Yoshinori Ohsumi, le prix Nobel de médecine 2016
C’est pour ses travaux sur l’autophagie que le chercheur Yoshinori Ohsumi a reçu le prestigieux prix Nobel de médecine, faisant oublier la lourde polémique qui ébranle l’institution.
Le professeur Yoshinori Ohsumi, 71 ans, a été « un peu surpris » par l’annonce de sa récompense, comme l’a précisé le secrétaire du jury chargé de le prévenir par téléphone. Pourtant, le chercheur japonais avait obtenu le prix Gairdner en 2015, considéré comme une voie d’accès privilégiée menant au prix Nobel de médecine.

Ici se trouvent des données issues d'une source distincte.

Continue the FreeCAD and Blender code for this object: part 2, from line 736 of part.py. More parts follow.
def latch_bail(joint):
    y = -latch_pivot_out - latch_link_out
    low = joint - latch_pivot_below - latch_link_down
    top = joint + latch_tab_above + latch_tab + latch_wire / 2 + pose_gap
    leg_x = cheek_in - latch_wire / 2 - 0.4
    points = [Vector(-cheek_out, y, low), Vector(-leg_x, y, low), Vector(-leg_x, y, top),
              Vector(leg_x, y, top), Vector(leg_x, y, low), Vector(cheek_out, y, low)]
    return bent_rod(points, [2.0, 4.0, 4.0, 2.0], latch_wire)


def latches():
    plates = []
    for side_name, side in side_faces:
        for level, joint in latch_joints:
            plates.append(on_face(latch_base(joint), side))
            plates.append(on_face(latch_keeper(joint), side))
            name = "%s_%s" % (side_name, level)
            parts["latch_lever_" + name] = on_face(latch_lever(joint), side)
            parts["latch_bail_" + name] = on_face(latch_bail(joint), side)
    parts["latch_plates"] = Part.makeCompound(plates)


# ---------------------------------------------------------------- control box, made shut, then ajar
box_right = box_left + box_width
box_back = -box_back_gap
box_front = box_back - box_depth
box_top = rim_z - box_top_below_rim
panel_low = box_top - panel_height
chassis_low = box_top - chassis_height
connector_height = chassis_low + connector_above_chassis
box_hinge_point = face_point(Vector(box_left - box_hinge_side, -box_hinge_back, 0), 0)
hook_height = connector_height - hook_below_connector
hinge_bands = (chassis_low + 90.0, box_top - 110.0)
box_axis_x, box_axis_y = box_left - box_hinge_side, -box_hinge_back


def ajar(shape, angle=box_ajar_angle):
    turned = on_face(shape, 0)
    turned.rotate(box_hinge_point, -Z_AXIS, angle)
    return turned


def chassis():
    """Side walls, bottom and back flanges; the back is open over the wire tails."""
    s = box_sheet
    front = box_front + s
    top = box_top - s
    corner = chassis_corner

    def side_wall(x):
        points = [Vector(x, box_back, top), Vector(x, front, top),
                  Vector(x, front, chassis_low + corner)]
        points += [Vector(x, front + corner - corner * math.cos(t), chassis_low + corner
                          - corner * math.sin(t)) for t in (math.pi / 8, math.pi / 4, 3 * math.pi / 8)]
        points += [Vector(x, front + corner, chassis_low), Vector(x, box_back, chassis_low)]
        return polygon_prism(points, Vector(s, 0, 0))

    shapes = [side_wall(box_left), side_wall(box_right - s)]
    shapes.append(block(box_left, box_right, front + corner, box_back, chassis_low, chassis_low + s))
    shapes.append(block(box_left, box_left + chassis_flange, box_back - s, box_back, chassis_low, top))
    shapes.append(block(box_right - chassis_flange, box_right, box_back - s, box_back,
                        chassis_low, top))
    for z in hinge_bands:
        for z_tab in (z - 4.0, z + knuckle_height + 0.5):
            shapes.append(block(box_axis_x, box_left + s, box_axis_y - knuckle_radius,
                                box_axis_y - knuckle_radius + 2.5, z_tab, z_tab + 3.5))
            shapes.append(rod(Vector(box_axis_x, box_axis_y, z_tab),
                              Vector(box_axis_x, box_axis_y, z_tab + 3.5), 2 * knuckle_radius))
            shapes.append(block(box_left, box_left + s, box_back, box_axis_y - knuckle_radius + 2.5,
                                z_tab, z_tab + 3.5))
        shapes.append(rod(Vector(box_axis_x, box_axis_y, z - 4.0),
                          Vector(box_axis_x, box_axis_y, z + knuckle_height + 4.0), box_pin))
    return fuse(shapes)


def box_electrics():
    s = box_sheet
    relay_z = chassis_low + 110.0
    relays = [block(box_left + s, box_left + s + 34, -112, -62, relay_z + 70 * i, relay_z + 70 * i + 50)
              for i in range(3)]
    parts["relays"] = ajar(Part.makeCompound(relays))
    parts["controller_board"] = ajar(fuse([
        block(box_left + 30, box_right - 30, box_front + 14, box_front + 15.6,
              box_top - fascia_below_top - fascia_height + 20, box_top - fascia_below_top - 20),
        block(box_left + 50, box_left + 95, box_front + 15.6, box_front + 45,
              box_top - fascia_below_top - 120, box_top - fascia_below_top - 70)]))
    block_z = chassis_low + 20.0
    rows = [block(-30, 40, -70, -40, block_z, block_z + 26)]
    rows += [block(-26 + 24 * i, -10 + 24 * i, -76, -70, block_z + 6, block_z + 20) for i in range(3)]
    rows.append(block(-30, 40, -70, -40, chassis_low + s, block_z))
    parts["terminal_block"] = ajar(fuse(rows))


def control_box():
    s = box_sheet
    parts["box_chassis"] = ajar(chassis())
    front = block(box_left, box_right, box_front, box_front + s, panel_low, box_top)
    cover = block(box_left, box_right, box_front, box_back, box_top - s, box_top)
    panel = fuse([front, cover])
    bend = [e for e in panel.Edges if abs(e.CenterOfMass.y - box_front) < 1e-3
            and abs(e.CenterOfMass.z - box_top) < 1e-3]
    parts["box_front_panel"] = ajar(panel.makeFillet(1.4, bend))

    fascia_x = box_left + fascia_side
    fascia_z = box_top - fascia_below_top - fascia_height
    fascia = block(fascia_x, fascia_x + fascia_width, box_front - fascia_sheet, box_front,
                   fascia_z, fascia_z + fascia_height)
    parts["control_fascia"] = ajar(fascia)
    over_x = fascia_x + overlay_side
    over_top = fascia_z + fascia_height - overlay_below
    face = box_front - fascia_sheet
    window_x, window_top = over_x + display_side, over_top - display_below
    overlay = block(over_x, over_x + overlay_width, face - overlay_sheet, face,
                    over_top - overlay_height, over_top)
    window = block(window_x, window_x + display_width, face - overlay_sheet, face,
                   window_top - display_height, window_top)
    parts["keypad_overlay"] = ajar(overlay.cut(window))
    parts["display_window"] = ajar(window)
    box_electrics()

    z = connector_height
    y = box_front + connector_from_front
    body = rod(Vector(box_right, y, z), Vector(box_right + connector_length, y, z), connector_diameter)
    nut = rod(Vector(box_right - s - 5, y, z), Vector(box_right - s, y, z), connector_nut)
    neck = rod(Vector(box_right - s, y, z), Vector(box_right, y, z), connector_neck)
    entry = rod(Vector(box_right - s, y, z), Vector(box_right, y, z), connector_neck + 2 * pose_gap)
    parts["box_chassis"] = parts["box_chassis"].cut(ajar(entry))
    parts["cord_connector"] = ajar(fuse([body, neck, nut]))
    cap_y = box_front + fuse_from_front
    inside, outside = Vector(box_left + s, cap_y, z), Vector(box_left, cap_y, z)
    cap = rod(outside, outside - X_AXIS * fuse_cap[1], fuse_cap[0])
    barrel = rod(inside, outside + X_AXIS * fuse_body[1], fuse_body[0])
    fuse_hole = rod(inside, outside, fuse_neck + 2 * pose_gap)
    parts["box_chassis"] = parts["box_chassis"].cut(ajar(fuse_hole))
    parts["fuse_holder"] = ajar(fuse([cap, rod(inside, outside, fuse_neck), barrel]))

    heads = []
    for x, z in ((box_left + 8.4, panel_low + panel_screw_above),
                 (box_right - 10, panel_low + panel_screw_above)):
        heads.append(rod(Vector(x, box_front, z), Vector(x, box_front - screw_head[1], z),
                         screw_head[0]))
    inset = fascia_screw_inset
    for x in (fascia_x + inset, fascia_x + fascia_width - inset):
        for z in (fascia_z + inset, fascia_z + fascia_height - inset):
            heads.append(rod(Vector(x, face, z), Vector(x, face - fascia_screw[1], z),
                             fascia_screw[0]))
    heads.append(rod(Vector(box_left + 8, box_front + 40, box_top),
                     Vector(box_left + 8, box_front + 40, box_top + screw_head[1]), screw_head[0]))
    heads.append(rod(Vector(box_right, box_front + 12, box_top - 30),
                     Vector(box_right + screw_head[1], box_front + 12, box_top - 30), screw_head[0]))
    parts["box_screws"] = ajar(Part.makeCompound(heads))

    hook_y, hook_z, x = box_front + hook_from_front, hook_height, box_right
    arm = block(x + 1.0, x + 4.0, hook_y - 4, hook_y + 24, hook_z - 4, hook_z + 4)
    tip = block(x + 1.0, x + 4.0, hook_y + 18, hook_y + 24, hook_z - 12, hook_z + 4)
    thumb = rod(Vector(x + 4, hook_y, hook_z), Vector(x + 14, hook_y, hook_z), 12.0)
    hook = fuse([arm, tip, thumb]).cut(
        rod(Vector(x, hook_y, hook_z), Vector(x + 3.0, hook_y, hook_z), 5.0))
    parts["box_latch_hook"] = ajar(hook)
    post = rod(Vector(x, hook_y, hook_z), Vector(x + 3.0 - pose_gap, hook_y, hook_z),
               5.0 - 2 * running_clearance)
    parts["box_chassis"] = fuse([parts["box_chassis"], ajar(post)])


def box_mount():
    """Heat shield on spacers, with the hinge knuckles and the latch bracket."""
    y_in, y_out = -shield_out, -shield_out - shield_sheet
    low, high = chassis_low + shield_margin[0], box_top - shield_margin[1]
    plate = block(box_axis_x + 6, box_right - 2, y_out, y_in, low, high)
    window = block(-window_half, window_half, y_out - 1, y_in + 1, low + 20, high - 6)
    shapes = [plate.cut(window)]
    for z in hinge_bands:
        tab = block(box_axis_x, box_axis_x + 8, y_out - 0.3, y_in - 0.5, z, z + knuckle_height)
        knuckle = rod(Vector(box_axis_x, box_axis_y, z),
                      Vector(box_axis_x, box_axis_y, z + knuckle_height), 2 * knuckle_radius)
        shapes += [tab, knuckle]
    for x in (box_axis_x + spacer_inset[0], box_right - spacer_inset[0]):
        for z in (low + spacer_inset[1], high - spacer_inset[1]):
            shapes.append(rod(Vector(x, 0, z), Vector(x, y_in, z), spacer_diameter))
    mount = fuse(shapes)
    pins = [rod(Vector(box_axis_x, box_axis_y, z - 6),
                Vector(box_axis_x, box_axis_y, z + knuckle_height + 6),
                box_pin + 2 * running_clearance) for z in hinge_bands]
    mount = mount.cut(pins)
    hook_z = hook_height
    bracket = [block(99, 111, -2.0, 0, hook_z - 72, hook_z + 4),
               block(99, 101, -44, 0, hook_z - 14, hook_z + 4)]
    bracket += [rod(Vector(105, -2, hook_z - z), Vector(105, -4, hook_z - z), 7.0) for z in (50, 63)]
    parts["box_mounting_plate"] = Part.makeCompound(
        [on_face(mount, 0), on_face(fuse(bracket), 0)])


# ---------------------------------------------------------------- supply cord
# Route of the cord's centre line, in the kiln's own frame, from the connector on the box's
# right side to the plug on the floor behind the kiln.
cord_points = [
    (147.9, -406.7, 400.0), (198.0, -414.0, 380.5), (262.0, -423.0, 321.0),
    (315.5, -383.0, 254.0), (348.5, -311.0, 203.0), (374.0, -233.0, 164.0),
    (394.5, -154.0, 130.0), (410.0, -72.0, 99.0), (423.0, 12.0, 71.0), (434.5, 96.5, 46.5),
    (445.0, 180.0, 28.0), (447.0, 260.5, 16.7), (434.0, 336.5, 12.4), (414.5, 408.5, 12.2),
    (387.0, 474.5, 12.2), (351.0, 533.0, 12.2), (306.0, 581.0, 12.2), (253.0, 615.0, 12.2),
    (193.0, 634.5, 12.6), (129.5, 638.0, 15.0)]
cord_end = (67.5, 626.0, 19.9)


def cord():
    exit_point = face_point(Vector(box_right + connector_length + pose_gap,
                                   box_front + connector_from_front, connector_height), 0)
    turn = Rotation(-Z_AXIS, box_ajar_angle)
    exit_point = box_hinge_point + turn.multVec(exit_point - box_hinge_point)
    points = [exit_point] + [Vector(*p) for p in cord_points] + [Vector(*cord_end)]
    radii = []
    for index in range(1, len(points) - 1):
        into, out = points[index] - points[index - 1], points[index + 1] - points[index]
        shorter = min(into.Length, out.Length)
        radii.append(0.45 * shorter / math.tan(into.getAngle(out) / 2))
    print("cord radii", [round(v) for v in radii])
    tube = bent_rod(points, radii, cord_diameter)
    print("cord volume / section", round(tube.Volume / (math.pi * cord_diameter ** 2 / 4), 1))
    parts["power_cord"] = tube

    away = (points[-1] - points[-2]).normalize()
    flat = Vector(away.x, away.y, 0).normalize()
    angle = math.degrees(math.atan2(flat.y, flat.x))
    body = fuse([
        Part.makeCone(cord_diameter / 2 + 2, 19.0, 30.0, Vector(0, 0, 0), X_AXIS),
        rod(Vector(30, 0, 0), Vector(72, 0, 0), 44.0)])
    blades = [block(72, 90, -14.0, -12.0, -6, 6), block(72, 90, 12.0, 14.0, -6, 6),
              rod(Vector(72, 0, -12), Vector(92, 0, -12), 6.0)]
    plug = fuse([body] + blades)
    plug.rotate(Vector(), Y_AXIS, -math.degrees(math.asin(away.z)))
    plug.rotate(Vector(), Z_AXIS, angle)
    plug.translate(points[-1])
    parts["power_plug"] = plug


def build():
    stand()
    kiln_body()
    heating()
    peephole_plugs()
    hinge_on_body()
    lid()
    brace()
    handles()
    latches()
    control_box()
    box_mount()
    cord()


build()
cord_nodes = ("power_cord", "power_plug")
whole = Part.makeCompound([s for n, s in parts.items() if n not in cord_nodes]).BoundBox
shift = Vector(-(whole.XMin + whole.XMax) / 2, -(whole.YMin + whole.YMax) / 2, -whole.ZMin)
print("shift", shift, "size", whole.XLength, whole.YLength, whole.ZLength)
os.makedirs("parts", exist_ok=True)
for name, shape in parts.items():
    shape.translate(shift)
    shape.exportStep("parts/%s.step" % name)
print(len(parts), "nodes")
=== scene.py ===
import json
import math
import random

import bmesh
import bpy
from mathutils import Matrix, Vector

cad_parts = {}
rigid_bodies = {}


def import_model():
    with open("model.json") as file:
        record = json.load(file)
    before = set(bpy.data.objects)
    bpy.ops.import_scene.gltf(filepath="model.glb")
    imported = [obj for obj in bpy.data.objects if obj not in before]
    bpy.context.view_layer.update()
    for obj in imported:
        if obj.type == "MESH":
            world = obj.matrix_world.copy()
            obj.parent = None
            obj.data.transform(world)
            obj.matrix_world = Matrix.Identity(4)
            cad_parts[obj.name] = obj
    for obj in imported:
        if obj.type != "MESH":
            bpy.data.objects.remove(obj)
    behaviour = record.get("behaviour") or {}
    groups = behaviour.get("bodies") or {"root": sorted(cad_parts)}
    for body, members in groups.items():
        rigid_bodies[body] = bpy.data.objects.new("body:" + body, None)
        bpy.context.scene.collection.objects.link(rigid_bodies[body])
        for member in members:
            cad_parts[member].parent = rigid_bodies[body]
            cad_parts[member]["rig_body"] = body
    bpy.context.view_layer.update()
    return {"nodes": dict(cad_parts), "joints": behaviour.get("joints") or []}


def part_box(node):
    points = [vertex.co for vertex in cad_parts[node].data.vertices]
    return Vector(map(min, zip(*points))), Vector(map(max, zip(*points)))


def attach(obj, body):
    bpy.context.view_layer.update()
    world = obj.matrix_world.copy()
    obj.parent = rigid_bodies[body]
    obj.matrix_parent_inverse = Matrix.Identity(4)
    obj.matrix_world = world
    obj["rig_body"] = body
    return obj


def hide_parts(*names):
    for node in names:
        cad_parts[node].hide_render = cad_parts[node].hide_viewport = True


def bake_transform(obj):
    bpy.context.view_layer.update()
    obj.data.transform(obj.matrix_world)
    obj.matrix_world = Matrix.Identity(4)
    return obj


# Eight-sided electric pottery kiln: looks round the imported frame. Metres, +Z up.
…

Des cellules qui font face aux agressions
Aujourd’hui professeur à l’institut de Technologie de Tokyo, le scientifique a, durant toute sa carrière, étudié le mécanisme d’adaptation des cellules. Plus particulièrement leur réaction lorsque leur environnement est modifié par des phénomènes tels que la faim ou une infection. Dans ce cas, une cellule peut « digérer » ses propres composants : c’est ce que l’on qualifie d’autophagie, mot dérivé du grec signifiant « se manger soi-même ». Les constituants non essentiels à la cellule servent alors à produire les éléments en carence permettant à l’organisme de s’adapter à des situations telles que la faim. Cette adaptation peut même aller, lors d’une infection grave ou d’un cancer, à l’autodestruction de la cellule, afin de limiter la propagation de la maladie.
Une autophagie porteuse d’espoirs
C’est en analysant des cellules de levure que le professeur Ohsumi a débuté ses travaux sur l’autophagie en 1988. Ce processus d’autorégulation des cellules, découvert en 1960 par Christian de Duve, était jusqu’alors singulièrement méconnu. En isolant les gènes responsables de cette « mutation » de la cellule, Yoshinori Ohsumi a permis l’étude du phénomène sur des cellules animales, puis humaines. La parution de ses résultats en 1992 a été saluée tant par les médecins que par les scientifiques qui sont nombreux à s’intéresser au sujet. Pas moins de 4500 publications ayant pour thème l’autophagie ont depuis vu le jour. La meilleure connaissance de ce principe de « recyclage » mis en œuvre par les cellules laisse espérer de grandes avancées dans les traitements du cancer, des maladies neuro-dégénératives, des virus ainsi que des infections.
le prix Nobel de médecine: une institution dans la tourmente
L’annonce du prix Nobel de médecine, attribué lundi 3 octobre, intervient au cœur d’un scandale touchant le vénérable institut Karolinska, chargé de décerner tous les ans le prix Nobel de médecine. A l’origine de la polémique, le chirurgien Paolo Macchiarini qui avait fait sensation, en 2008, pour avoir mené à bien une greffe de trachée-artère. L’opération complexe fut renouvelée par la suite sur deux autres patients. Devant de tels succès, le médecin s’est vu offrir un poste au sein de l’institut Karolinska en 2010. Mais trois ans plus tard, le scandale éclate : deux des patients sont décédés et le troisième ne s’est jamais rétabli de sa greffe. Le chirurgien aurait manqué aux règles de prudence les plus élémentaires imposées par sa profession se passant même de tests sur des animaux. Deux membres prestigieux de l’institut Karolinska auraient tenté d’étouffer l’affaire et sont soupçonnés d’avoir enterré un rapport compromettant. Un tel contexte n’a heureusement pas empêché la désignation du lauréat de 2016.
Un prix prestigieux pour Yoshinori Ohsumi
Cette polémique n’interfère en aucun cas sur l’importance des travaux de Yoshinori Ohsumi, sixième Japonais à recevoir le prestigieux prix Nobel de médecine depuis sa création en 1901. Le professeur, qui étudie la biologie moléculaire depuis 1963, recevra en plus de sa médaille la somme de huit millions de couronnes suédoises soit environ 834.000 euros. Son diplôme lui sera remis par le roi de Suède en personne lors d’une cérémonie qui se tiendra le 10 décembre. Il succède à la chinoise Tu Youyou récompensée pour avoir mis au point un nouveau traitement contre le paludisme, ainsi qu’à l’équipe formée par William C. Campbell et Satoshi Ōmura qui se sont penchés sur les infections causées par les vers parasites nématodes.